LAS VEGAS (AP) — Nicholas and Anthony Robone are about as close as two brothers can be.
They are the only two kids in their family, born and raised in Las Vegas. Nick and Tony share a passion for ice hockey, and as boys used their tape-wrapped hockey sticks to knock a puck around the street.
Tony followed Nick in becoming a defenseman, and joined him as a student at the University of Nevada, Las Vegas. A year ago, they pooled their money to buy the three-bedroom house they share.
So it wasn’t unusual that they were together at the Route 91 Harvest Festival on Oct. 1 when a gunman opened fire on the crowd from the 32nd floor of the Mandalay Bay Hotel, striking Nick, 28, in the upper chest and forcing firefighter and paramedic Tony, 25, into the role of his big brother’s rescuer.
Nick was at the country music festival with a three-day pass his parents gave him for his September birthday. ”It was going to be a fun night to hang out,” he said.
Tony, with the Henderson County Fire Department, couldn’t join his brother the first two days, but arrived at the festival grounds at about 8:30 p.m. on the final night after attending the Vegas Golden Knights professional hockey game. The brothers were with a few friends in the middle of the main stage area.
County music singer Jason Aldean was just a few songs into his set when the popping sounds started after 10 p.m. and Nick felt a piercing pain in his left side. A bullet had entered his chest right above his heart and lung, and traveled down to his side muscle, missing organs but badly bruising the lung.
Tony treated Nick’s wound as round after round of gunfire rained down on the panicked crowd. In the end, 58 people died. Hundreds were injured in the worst mass shooting in modern U.S. history.
Tony told a news conference two days after the shooting that he and their friend Billy Tufano, an emergency medical technician, helped get Nick to the east side of the stage where they hid behind a police car. They later continued farther east, and eventually got Nick into an ambulance.
Critically injured, Nick was in surgery for four hours, in intensive care at Sunrise Hospital for five days, and released after 10 days.
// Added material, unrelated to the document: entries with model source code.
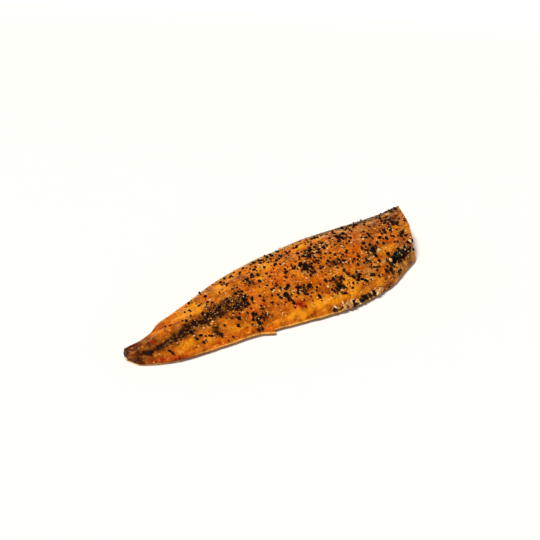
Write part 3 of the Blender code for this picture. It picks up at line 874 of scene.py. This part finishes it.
def liningTop(a, b, drop=0.0):
    # lies in the slot with torn edges, creased along its middle
    u = lining["start"] + (lining["end"] - lining["start"]) * a
    middle = np.sin(math.pi * np.clip(a * lining["taper"], 0, 1)) ** 0.6
    narrow = lining["endShare"] + (1 - lining["endShare"]) * middle
    bellySide, backSide = (softNoise(u, 0.0 * u, size, seed)
                           for size, seed in zip(lining["tornSizes"], (97, 99)))
    torn = lining["torn"] * (bellySide * (1 - b) + backSide * b)
    v = alongCurve(form["slotLine"], u) + (2 * b - 1) * (lining["halfWidth"] * narrow + torn)
    x, y = plan(u, v)
    crease = layeredNoise(x / lining["creaseLength"], y, lining["creaseSize"], 91)
    crinkle = layeredNoise(x / lining["crinkleLength"], y, lining["crinkleSize"], 95)
    folds = lining["crease"] * crease + lining["crinkle"] * crinkle
    z = (upperHeight(u, v) + fineRelief(u, v, x, y) * lining["relief"] + lining["lift"] - drop
         + folds * np.sin(math.pi * b) ** 0.5)
    return np.stack([x, y, z], axis=-1) + shift


def liningBottom(a, b):
    return liningTop(a, b, lining["thickness"])


def liningRim(t, a, b, first, last):
    return np.zeros(len(a))


liningPiece = closedLoft("bellyLining", liningTop, liningBottom, True, lining, liningRim)[0]
print("lining made,", len(liningPiece.data.polygons), "faces")


# Materials

# a wave texture repeats every 0.314 of its own units
waveRepeat = 0.314

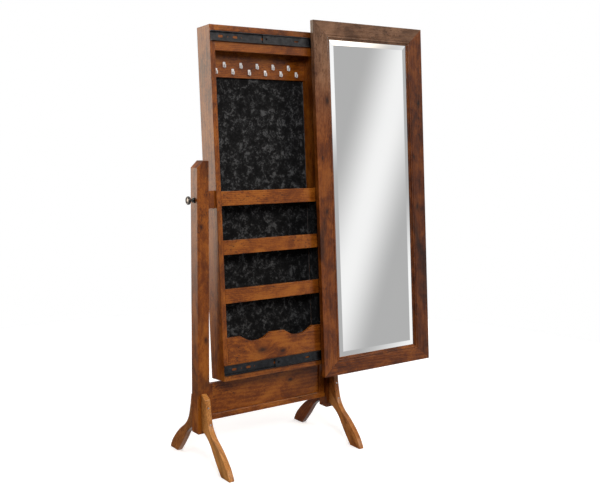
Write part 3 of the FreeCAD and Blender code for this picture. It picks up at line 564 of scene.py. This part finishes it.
# ---------------------------------------------------------------------------------------------
# Mesh pieces
# ---------------------------------------------------------------------------------------------
def piece_from(name, bm, made, body, turn=None):
    """A finished mesh piece from a bmesh laid out upright, unless turn says otherwise."""
    mesh = bpy.data.meshes.new(name)
    bmesh.ops.recalc_face_normals(bm, faces=bm.faces)
    bm.to_mesh(mesh)
    bm.free()
    mesh.transform(LEANED if turn is None else turn)
    for face in mesh.polygons:
        face.use_smooth = True
    piece = bpy.data.objects.new(name, mesh)
    SCENE.collection.objects.link(piece)
    mesh.materials.append(made)
    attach(piece, body)
    return piece


PANEL_CELL = 0.004
ROLLED_EDGE = 0.0035
CRUSH_DEPTH = 0.0007
ROLL_DEPTH = 0.0013


def crushed_depth(point):
    """How deep the pile is pressed in at a point."""
    crush = noise.noise(point * 70.0) + 0.5 * noise.noise(point * 160.0)
    return CRUSH_DEPTH * min(1.0, max(0.0, 0.55 - 0.6 * crush))


def fabric_panel(name, low, high, axis, sign, node, support):
    """A glued velvet sheet in a CAD box. Its face, along sign on axis, is crushed and its edges roll in."""
    across = [i for i in range(3) if i != axis]
    counts = [max(2, round((high[i] - low[i]) / PANEL_CELL)) for i in across]
    face_at = high[axis] if sign > 0 else low[axis]
    back_at = low[axis] if sign > 0 else high[axis]
    bm = bmesh.new()
    grid = []
    for i in range(counts[0] + 1):
        line = []
        for j in range(counts[1] + 1):
            point = Vector((0, 0, 0))
            for k, (step, count) in enumerate(((i, counts[0]), (j, counts[1]))):
                point[across[k]] = low[across[k]] + (high[across[k]] - low[across[k]]) * step / count
            to_edge = min(min(point[k] - low[k], high[k] - point[k]) for k in across)
            roll = max(0.0, 1.0 - to_edge / ROLLED_EDGE)
            point[axis] = face_at - sign * (crushed_depth(point) + ROLL_DEPTH * roll * roll)
            line.append(bm.verts.new(point))
        grid.append(line)
    for i in range(counts[0]):
        for j in range(counts[1]):
            bm.faces.new((grid[i][j], grid[i + 1][j], grid[i + 1][j + 1], grid[i][j + 1]))
    rim = [grid[i][0] for i in range(counts[0] + 1)] + grid[-1][1:]
    rim += [grid[i][-1] for i in range(counts[0] - 1, -1, -1)]
    rim += [grid[0][j] for j in range(counts[1] - 1, 0, -1)]
    behind = []
    for vert in rim:
        point = vert.co.copy()
        point[axis] = back_at
        behind.append(bm.verts.new(point))
    for k in range(len(rim)):
        after = (k + 1) % len(rim)
        bm.faces.new((rim[k], behind[k], behind[after], rim[after]))
    bm.faces.new(behind)
    piece = piece_from(name, bm, VELVET, "cabinet")
    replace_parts(piece, node)


for number in (1, 2, 3, 4):
    node = f"back_lining_{number}"
    fabric_panel(f"velvet_back_{number}", *islands(node)[0], 1, -1, node, "back_panel")
for number, (low, high) in enumerate(sorted(islands("tray_pads"), key=lambda b: -b[0].z), start=1):
    shelf = min(("shelf_1", "shelf_2", "shelf_3"), key=lambda s: abs(upright_box(s)[1].z - low.z))
    fabric_panel(f"velvet_tray_{number}", low, high, 2, 1, "tray_pads", shelf)
fabric_panel("velvet_pocket_floor", *islands("pocket_pad")[0], 2, 1, "pocket_pad", "bottom_board")
# velvet on the side walls of the compartments: a dark sheet that stands in for the shade on those walls,
# which is painted shade
for number, (low, high) in enumerate(islands("side_linings"), start=1):
    side, sign = ("side_left", 1) if low.x < 0 else ("side_right", -1)
    fabric_panel(f"painted_shade_wall_{number}", low, high, 0, sign, "side_linings", side)


def frame_for(direction):
    """A rotation that carries +Z onto direction."""
    return Vector(direction).to_track_quat("Z", "Y").to_matrix().to_4x4()


def circle(bm, place, radius, height, segments):
    """Add a ring of vertices about Z of place, or one vertex where the radius is nothing."""
    if radius < 1e-7:
        return [bm.verts.new(place @ Vector((0, 0, height)))]
    angles = [math.tau * k / segments for k in range(segments)]
    spots = [Vector((radius * math.cos(a), radius * math.sin(a), height)) for a in angles]
    return [bm.verts.new(place @ spot) for spot in spots]


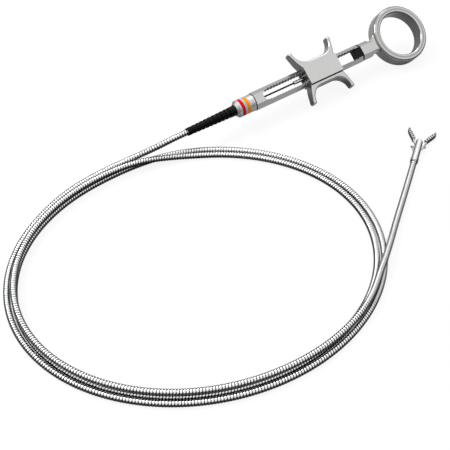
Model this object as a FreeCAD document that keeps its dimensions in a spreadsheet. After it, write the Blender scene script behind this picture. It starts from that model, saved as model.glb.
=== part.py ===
import FreeCAD, Part
import Sketcher
import math
import os

# Flexible alligator forceps, in millimetres.
# +X runs along the handle from its nose to the thumb ring, +Z is up, and the origin is the centre of
# the thumb ring's bore. The handle lies on its side: everything on it is turned about X by roll_deg,
# so below, "across" is the handle's own Y (finger saddle to finger saddle) and "through" is its own Z
# (along the thumb ring's bore).

DOC = FreeCAD.newDocument("alligator_forceps")
SHEET = DOC.addObject("Spreadsheet::Sheet", "Sizes")
Vec = FreeCAD.Vector


class Size:
    """A number together with the spreadsheet expression that gives it."""

    def __init__(self, value, text):
        self.value = value
        self.text = text

    def __add__(self, other):
        other = size(other)
        return Size(self.value + other.value, "(%s + %s)" % (self.text, other.text))

    def __sub__(self, other):
        other = size(other)
        return Size(self.value - other.value, "(%s - %s)" % (self.text, other.text))

    def __mul__(self, other):
        other = size(other)
        return Size(self.value * other.value, "(%s * %s)" % (self.text, other.text))

    def __truediv__(self, other):
        other = size(other)
        return Size(self.value / other.value, "(%s / %s)" % (self.text, other.text))

    def __neg__(self):
        return Size(-self.value, "(0 - %s)" % self.text)

    def __rmul__(self, other):
        return size(other) * self

    def __radd__(self, other):
        return size(other) + self

    def __rsub__(self, other):
        return size(other) - self


def size(number):
    return number if isinstance(number, Size) else Size(float(number), repr(float(number)))


def root_of(number):
    return Size(math.sqrt(number.value), "sqrt(%s)" % number.text)


def cell(alias, number):
    """One driving dimension: a named cell of the sheet."""
    row = cell.row = getattr(cell, "row", 0) + 1
    SHEET.set("A%d" % row, alias)
    SHEET.set("B%d" % row, repr(float(number)))
    SHEET.setAlias("B%d" % row, alias)
    return Size(float(number), "Sizes.%s" % alias)


# Driving dimensions
roll_deg = cell("roll_deg", 34.4)
axis_height = cell("axis_height", 11.9)
running_gap = cell("running_gap", 0.12)
seat_gap = cell("seat_gap", 0.05)

ring_bore_rad = cell("ring_bore_rad", 12.0)
ring_wall = cell("ring_wall", 3.7)
ring_width = cell("ring_width", 8.4)
ring_outer_round = cell("ring_outer_round", 1.2)
ring_inner_round = cell("ring_inner_round", 0.9)
stem_width = cell("stem_width", 7.2)
stem_thick = cell("stem_thick", 5.8)
stem_bevel = cell("stem_bevel", 1.3)
stem_reach = cell("stem_reach", 10.6)
stem_fillet = cell("stem_fillet", 3.6)
stem_block = cell("stem_block", 6.4)
stem_step = cell("stem_step", 0.3)

bar_length = cell("bar_length", 69.1)
bar_width = cell("bar_width", 9.4)
bar_thick = cell("bar_thick", 7.0)
bar_bevel = cell("bar_bevel", 2.1)
slot_width = cell("slot_width", 5.4)
ridge_pitch = cell("ridge_pitch", 1.8)
ridge_depth = cell("ridge_depth", 0.45)
nose_solid = cell("nose_solid", 5.4)
wire_bore_rad = cell("wire_bore_rad", 0.8)
spigot_rad = cell("spigot_rad", 3.0)
spigot_length = cell("spigot_length", 4.0)
joint_line = cell("joint_line", 0.5)
stop_length = cell("stop_length", 2.6)
stop_face = cell("stop_face", 0.8)
tongue_side = cell("tongue_side", 3.0)
ring_pin_rad = cell("ring_pin_rad", 0.6)

seal_width = cell("seal_width", 0.7)
collar_rad = cell("collar_rad", 4.5)
collar_length = cell("collar_length", 10.6)
collar_nose_rad = cell("collar_nose_rad", 3.1)
cone_length = cell("cone_length", 1.3)
band_depth = cell("band_depth", 0.35)
stripe_width = cell("stripe_width", 0.45)
band_width = cell("band_width", 1.9)
middle_stripe_width = cell("middle_stripe_width", 1.1)

boot_length = cell("boot_length", 28.8)
boot_tip_rad = cell("boot_tip_rad", 2.0)
boot_end_rad = cell("boot_end_rad", 2.75)
boot_groove_share = cell("boot_groove_share", 0.5)
boot_plain = cell("boot_plain", 2.4)

cable_rad = cell("cable_rad", 1.6)
ferrule_bore_rad = cell("ferrule_bore_rad", 0.55)
wire_rad = cell("wire_rad", 0.45)
wire_hidden = cell("wire_hidden", 16.0)

spool_front = cell("spool_front", 32.8)
spool_length = cell("spool_length", 20.8)
spool_width = cell("spool_width", 10.2)
spool_thick = cell("spool_thick", 9.3)
horn_tip_rad = cell("horn_tip_rad", 1.15)
horn_waist = cell("horn_waist", 11.8)
horn_thick = cell("horn_thick", 7.4)
horn_tip_thick = cell("horn_tip_thick", 4.8)
horn_soften = cell("horn_soften", 0.9)
saddle_flat = cell("saddle_flat", 4.6)
saddle_rad = cell("saddle_rad", 6.6)
saddle_depth = cell("saddle_depth", 7.15)
carrier_length = cell("carrier_length", 16.0)
rod_rad = cell("rod_rad", 0.95)
rod_length = cell("rod_length", 12.3)
rod_seat = cell("rod_seat", 3.0)
screw_rad = cell("screw_rad", 0.9)
screw_head_rad = cell("screw_head_rad", 1.6)
screw_pitch = cell("screw_pitch", 9.0)
screw_grip = cell("screw_grip", 2.4)
grub_rad = cell("grub_rad", 0.7)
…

Three weeks after the shooting, Nick is home recovering. He gets around pretty well on his own, he said in a telephone interview last week. He’s expected to make a full recovery.
”There won’t be any real rehab to speak off,” he said. ”Just walk around a few times a day,” do some regular breathing exercises and eat a good diet.
Nick has credited quick attention by his brother and friends at the concert for saving his life. Tony ”NEVER left my side,” he said in a tweet.
Doctors have estimated it will be six to eight weeks before he can return to work, he said.
Nick said he’s received unconditional support from Topgolf, an entertainment property with a driving range and restaurants where he’s employed in marketing. He also is an assistant ice hockey coach at his alma mater, where the Rebels hockey team and its fans have rallied around him.
With the VegasStrong hashtag scrawled on signs throughout the City National Arena, the ”Skatin’ Rebels” won their home game 8-0 in Nick’s honor the Friday after the massacre. A few days later, he felt well enough to visit the team and promise, ”I’ll be back.”
”My brother is the toughest guy I know,” Tony said. ”And I think the amount of support from the community, from the hockey community, from the firefighter community, it just represents and reflects the kind of guy he is.”
The feeling is mutual. ”My brother is a really great guy,” Nick said.